Records from a data source

Start

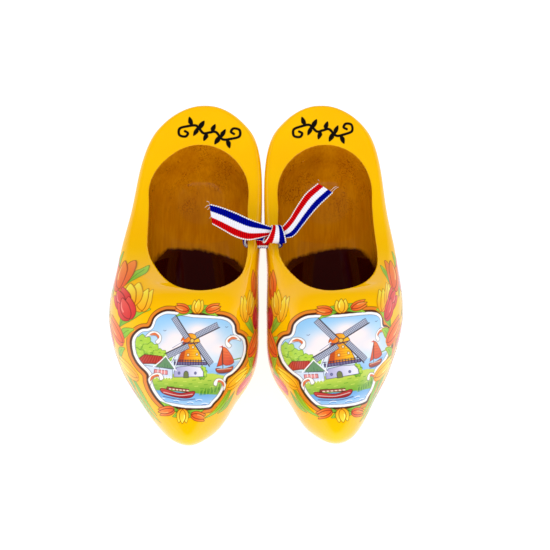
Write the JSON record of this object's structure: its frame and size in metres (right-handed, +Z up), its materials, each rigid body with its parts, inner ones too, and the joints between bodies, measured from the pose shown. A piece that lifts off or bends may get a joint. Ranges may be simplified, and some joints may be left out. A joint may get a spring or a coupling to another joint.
{
  "type": "wooden clogs",
  "caption": "Pair of carved wooden clogs with painted outsides and raw wood insides, tied side by side at their inner rims by a knotted striped ribbon that lets them fold open.",
  "frame": {"origin": "midway between the two clogs, on the surface that they stand on", "axes": "toes point to -Y and heels to +Y, the wearer's left clog is at +X, up is +Z"},
  "size_m": [0.1294, 0.16, 0.0594],
  "materials": {
    "painted_wood": "glossy lacquered yellow paint with printed flowers and a landscape on the outside; bare wood inside",
    "bare_wood": "raw bored wood with lengthwise grain, inside the hollow",
    "printed_decor": "printed transfer under the same gloss lacquer",
    "woven_ribbon": "ribbed woven ribbon with three stripes, red, white and blue"
  },
  "bodies": {
    "left_clog": {"clog_left": "painted_wood", "ribbon_knot": "woven_ribbon", "ribbon_tail_left": "woven_ribbon", "ribbon_tail_right": "woven_ribbon", "ribbon_loop": "woven_ribbon"},
    "right_clog": {"clog_right": "painted_wood"}
  },
  "joints": [
    {"name": "ribbon_hinge", "type": "hinge", "parent": "left_clog", "child": "right_clog", "pos_m": [0, 0.012, 0.0445], "axis": [0, 1, 0], "range_deg": [0, 60], "deforming": ["ribbon_loop", "ribbon_tail_left"]}
  ]
}
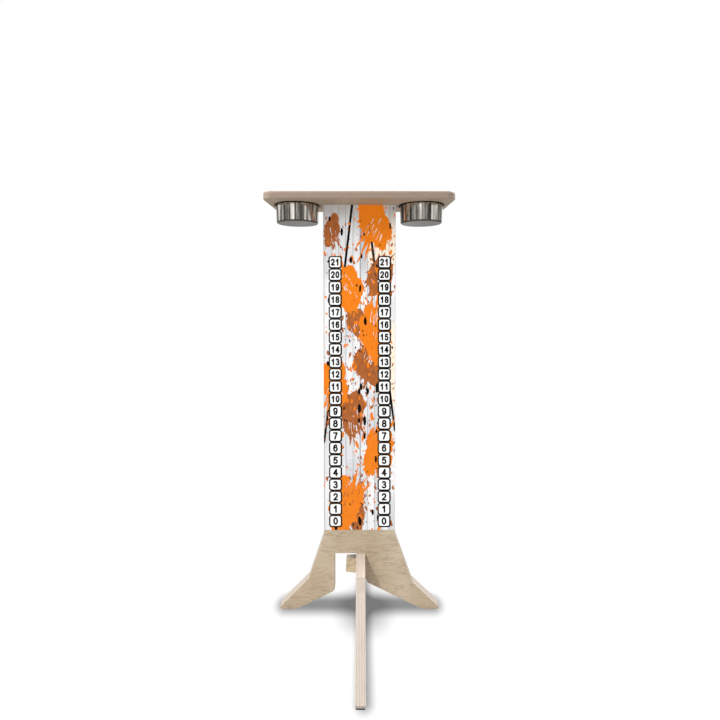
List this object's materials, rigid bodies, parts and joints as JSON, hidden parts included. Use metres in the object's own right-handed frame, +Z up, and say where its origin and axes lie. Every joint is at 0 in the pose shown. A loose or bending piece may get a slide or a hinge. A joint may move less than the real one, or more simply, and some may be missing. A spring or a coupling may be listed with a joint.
{
  "type": "score tower",
  "caption": "Plywood score tower for a lawn bag toss game: flared upright on a cross leg, small tabletop holding drop-in steel drink cups, printed score film on the front.",
  "frame": {"origin": "on the floor, under the middle of the object", "axes": "+Z up, -Y towards the person who reads the score, +X to that person's right"},
  "size_m": [0.391, 0.3972, 0.9148],
  "materials": {
    "birch_plywood": "sanded birch plywood with plies showing on the cut edges",
    "beech": "bare beech dowel",
    "printed_film": "satin printed vinyl film",
    "polished_steel": "polished stainless steel sheet",
    "zinc_screw": "zinc plated",
    "black_rubber": "matt black rubber"
  },
  "bodies": {
    "tower": {"upright_board": "birch_plywood", "cross_leg": "birch_plywood", "tabletop": "birch_plywood", "lock_key": "birch_plywood", "leg_dowel": "beech", "score_print": "printed_film", "tabletop_screws": "zinc_screw", "foot_pad_front": "black_rubber", "foot_pad_rear": "black_rubber"},
    "cup_left": {"cup_left": "polished_steel"},
    "cup_right": {"cup_right": "polished_steel"}
  },
  "joints": [
    {"name": "cup_left_lift", "type": "slide", "parent": "tower", "child": "cup_left", "axis": [0, 0, 1], "range_m": [0, 0.07]},
    {"name": "cup_right_lift", "type": "slide", "parent": "tower", "child": "cup_right", "axis": [0, 0, 1], "range_m": [0, 0.07]}
  ]
}
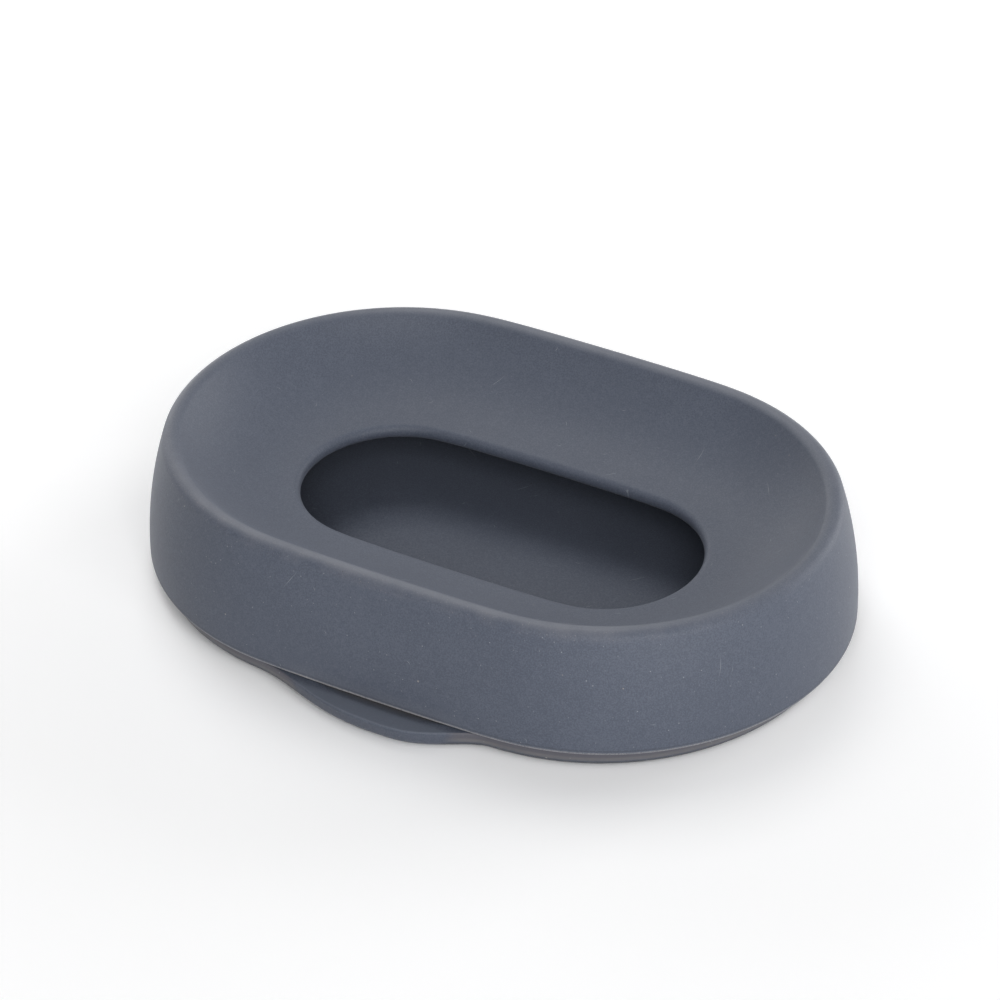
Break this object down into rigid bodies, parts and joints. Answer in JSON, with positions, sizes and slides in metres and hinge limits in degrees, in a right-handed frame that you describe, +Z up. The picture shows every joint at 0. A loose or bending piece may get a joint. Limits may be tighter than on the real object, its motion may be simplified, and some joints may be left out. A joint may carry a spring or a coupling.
{
  "type": "draining soap dish",
  "caption": "Oval silicone soap dish with a concave bowl and a central drain opening, lifting off a drip tray that has a pouring spout.",
  "frame": {"origin": "middle of the tray's flat underside, where the part stands on the counter, below the middle of the oval wall", "axes": "+X along the long axis, +Y from the pouring spout towards the back, +Z up"},
  "size_m": [0.14, 0.1021, 0.029],
  "materials": {
    "dish_silicone": "matte slate-grey moulded silicone",
    "tray_silicone": "matte slate-grey moulded silicone"
  },
  "bodies": {
    "tray": {"drip_tray": "tray_silicone"},
    "dish": {"dish": "dish_silicone"}
  },
  "joints": [
    {"name": "dish_lift_off", "type": "slide", "parent": "tray", "child": "dish", "axis": [0, 0, 1], "range_m": [0, 0.04]}
  ]
}
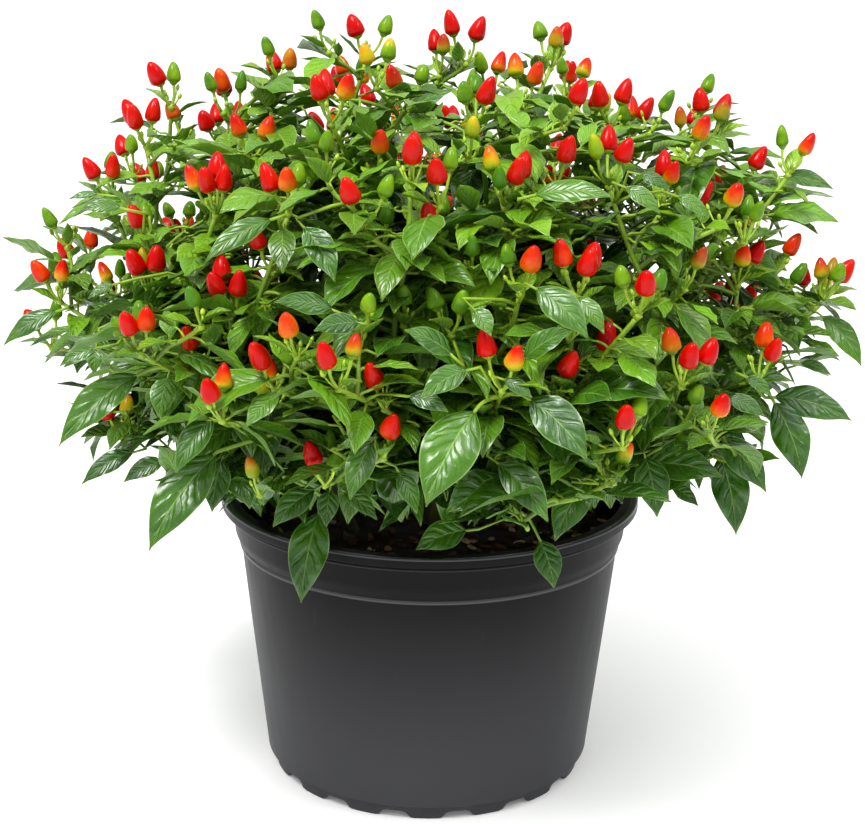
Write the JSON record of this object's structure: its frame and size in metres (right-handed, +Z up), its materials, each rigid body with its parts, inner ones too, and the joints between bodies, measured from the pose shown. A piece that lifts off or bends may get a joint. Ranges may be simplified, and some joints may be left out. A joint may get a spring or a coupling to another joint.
{
  "type": "potted chilli pepper plant",
  "caption": "Ornamental chilli pepper plant with a round crown of glossy leaves and small upright fruit, growing in a squat dark nursery pot filled with soil.",
  "frame": {"origin": "on the floor under the middle of the pot, at the lowest edge of its foot ring", "axes": "+Z up, +X to the right in the picture's view, +Y away from the viewer"},
  "size_m": [0.4749, 0.4834, 0.4492],
  "materials": {
    "pot": "satin charcoal",
    "soil": "crumbly dark compost with wood chips",
    "foliage": "glossy living leaf",
    "fruit": "glossy waxy skin, green to yellow, orange and red"
  },
  "bodies": {
    "root": {"pot": "pot", "soil": "soil", "stem_front": "foliage", "stem_front_left": "foliage", "stem_back_left": "foliage", "stem_back": "foliage", "stem_back_right": "foliage", "stem_front_right": "foliage", "stem_middle": "foliage"}
  },
  "joints": []
}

End

» **WRITTEN TASK**: All of the material must be reproduced exactly.

» **EXERCISE ANSWER**:
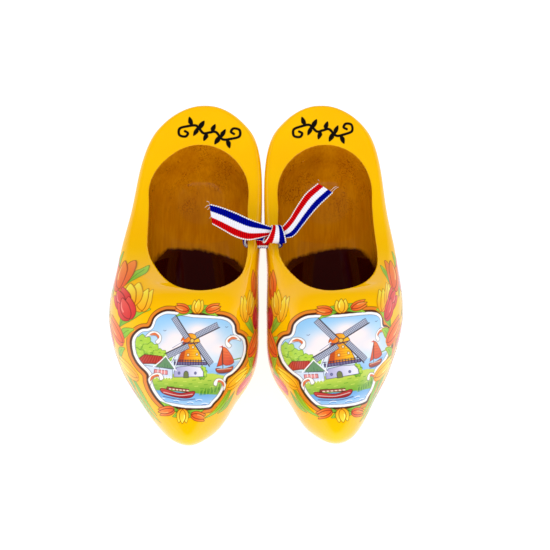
Write the JSON record of this object's structure: its frame and size in metres (right-handed, +Z up), its materials, each rigid body with its parts, inner ones too, and the joints between bodies, measured from the pose shown. A piece that lifts off or bends may get a joint. Ranges may be simplified, and some joints may be left out. A joint may get a spring or a coupling to another joint.
{
  "type": "wooden clogs",
  "caption": "Pair of carved wooden clogs with painted outsides and raw wood insides, tied side by side at their inner rims by a knotted striped ribbon that lets them fold open.",
  "frame": {"origin": "midway between the two clogs, on the surface that they stand on", "axes": "toes point to -Y and heels to +Y, the wearer's left clog is at +X, up is +Z"},
  "size_m": [0.1294, 0.16, 0.0594],
  "materials": {
    "painted_wood": "glossy lacquered yellow paint with printed flowers and a landscape on the outside; bare wood inside",
    "bare_wood": "raw bored wood with lengthwise grain, inside the hollow",
    "printed_decor": "printed transfer under the same gloss lacquer",
    "woven_ribbon": "ribbed woven ribbon with three stripes, red, white and blue"
  },
  "bodies": {
    "left_clog": {"clog_left": "painted_wood", "ribbon_knot": "woven_ribbon", "ribbon_tail_left": "woven_ribbon", "ribbon_tail_right": "woven_ribbon", "ribbon_loop": "woven_ribbon"},
    "right_clog": {"clog_right": "painted_wood"}
  },
  "joints": [
    {"name": "ribbon_hinge", "type": "hinge", "parent": "left_clog", "child": "right_clog", "pos_m": [0, 0.012, 0.0445], "axis": [0, 1, 0], "range_deg": [0, 60], "deforming": ["ribbon_loop", "ribbon_tail_left"]}
  ]
}
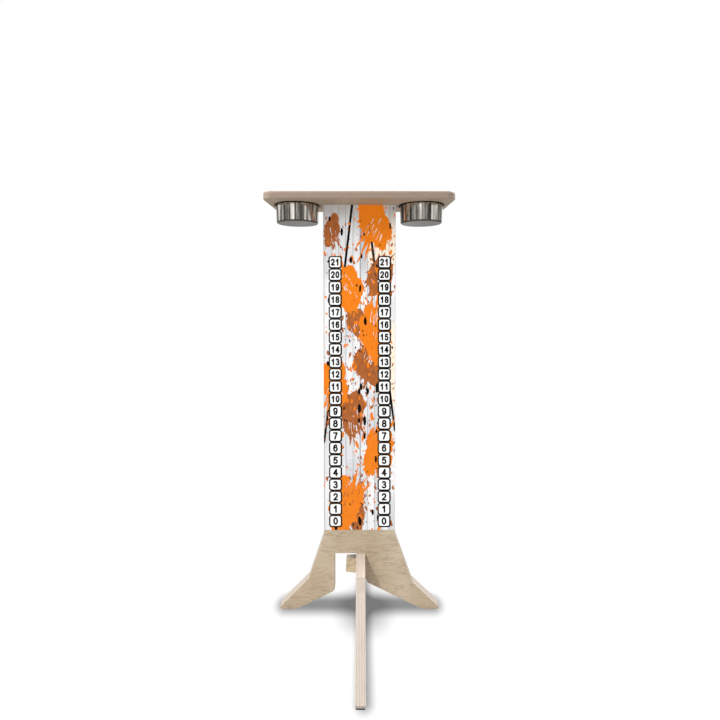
List this object's materials, rigid bodies, parts and joints as JSON, hidden parts included. Use metres in the object's own right-handed frame, +Z up, and say where its origin and axes lie. Every joint is at 0 in the pose shown. A loose or bending piece may get a slide or a hinge. A joint may move less than the real one, or more simply, and some may be missing. A spring or a coupling may be listed with a joint.
{
  "type": "score tower",
  "caption": "Plywood score tower for a lawn bag toss game: flared upright on a cross leg, small tabletop holding drop-in steel drink cups, printed score film on the front.",
  "frame": {"origin": "on the floor, under the middle of the object", "axes": "+Z up, -Y towards the person who reads the score, +X to that person's right"},
  "size_m": [0.391, 0.3972, 0.9148],
  "materials": {
    "birch_plywood": "sanded birch plywood with plies showing on the cut edges",
    "beech": "bare beech dowel",
    "printed_film": "satin printed vinyl film",
    "polished_steel": "polished stainless steel sheet",
    "zinc_screw": "zinc plated",
    "black_rubber": "matt black rubber"
  },
  "bodies": {
    "tower": {"upright_board": "birch_plywood", "cross_leg": "birch_plywood", "tabletop": "birch_plywood", "lock_key": "birch_plywood", "leg_dowel": "beech", "score_print": "printed_film", "tabletop_screws": "zinc_screw", "foot_pad_front": "black_rubber", "foot_pad_rear": "black_rubber"},
    "cup_left": {"cup_left": "polished_steel"},
    "cup_right": {"cup_right": "polished_steel"}
  },
  "joints": [
    {"name": "cup_left_lift", "type": "slide", "parent": "tower", "child": "cup_left", "axis": [0, 0, 1], "range_m": [0, 0.07]},
    {"name": "cup_right_lift", "type": "slide", "parent": "tower", "child": "cup_right", "axis": [0, 0, 1], "range_m": [0, 0.07]}
  ]
}
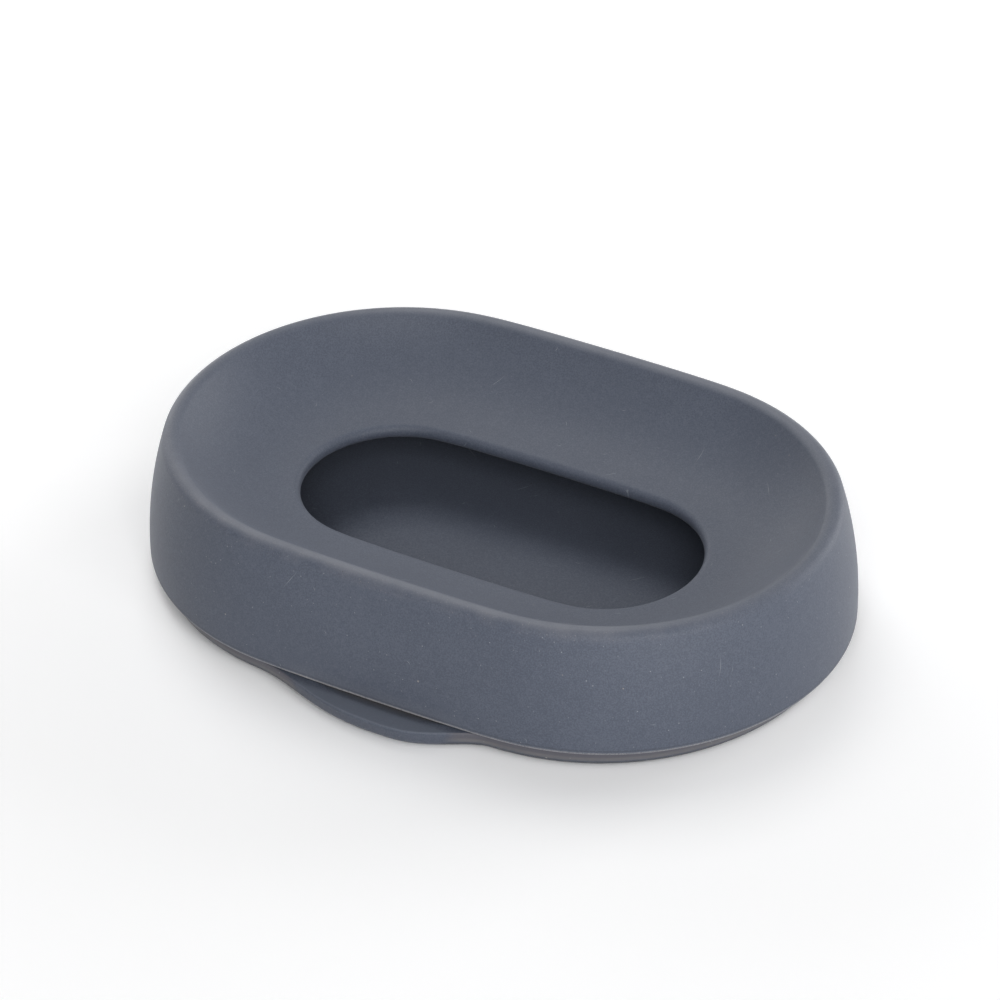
Break this object down into rigid bodies, parts and joints. Answer in JSON, with positions, sizes and slides in metres and hinge limits in degrees, in a right-handed frame that you describe, +Z up. The picture shows every joint at 0. A loose or bending piece may get a joint. Limits may be tighter than on the real object, its motion may be simplified, and some joints may be left out. A joint may carry a spring or a coupling.
{
  "type": "draining soap dish",
  "caption": "Oval silicone soap dish with a concave bowl and a central drain opening, lifting off a drip tray that has a pouring spout.",
  "frame": {"origin": "middle of the tray's flat underside, where the part stands on the counter, below the middle of the oval wall", "axes": "+X along the long axis, +Y from the pouring spout towards the back, +Z up"},
  "size_m": [0.14, 0.1021, 0.029],
  "materials": {
    "dish_silicone": "matte slate-grey moulded silicone",
    "tray_silicone": "matte slate-grey moulded silicone"
  },
  "bodies": {
    "tray": {"drip_tray": "tray_silicone"},
    "dish": {"dish": "dish_silicone"}
  },
  "joints": [
    {"name": "dish_lift_off", "type": "slide", "parent": "tray", "child": "dish", "axis": [0, 0, 1], "range_m": [0, 0.04]}
  ]
}
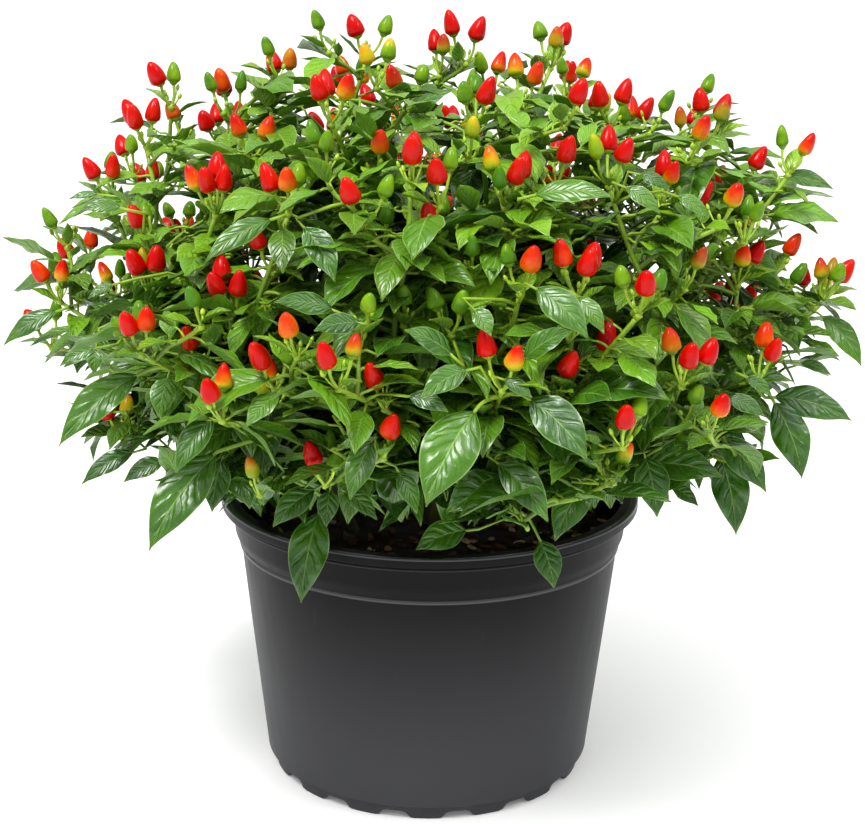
Write the JSON record of this object's structure: its frame and size in metres (right-handed, +Z up), its materials, each rigid body with its parts, inner ones too, and the joints between bodies, measured from the pose shown. A piece that lifts off or bends may get a joint. Ranges may be simplified, and some joints may be left out. A joint may get a spring or a coupling to another joint.
{
  "type": "potted chilli pepper plant",
  "caption": "Ornamental chilli pepper plant with a round crown of glossy leaves and small upright fruit, growing in a squat dark nursery pot filled with soil.",
  "frame": {"origin": "on the floor under the middle of the pot, at the lowest edge of its foot ring", "axes": "+Z up, +X to the right in the picture's view, +Y away from the viewer"},
  "size_m": [0.4749, 0.4834, 0.4492],
  "materials": {
    "pot": "satin charcoal",
    "soil": "crumbly dark compost with wood chips",
    "foliage": "glossy living leaf",
    "fruit": "glossy waxy skin, green to yellow, orange and red"
  },
  "bodies": {
    "root": {"pot": "pot", "soil": "soil", "stem_front": "foliage", "stem_front_left": "foliage", "stem_back_left": "foliage", "stem_back": "foliage", "stem_back_right": "foliage", "stem_front_right": "foliage", "stem_middle": "foliage"}
  },
  "joints": []
}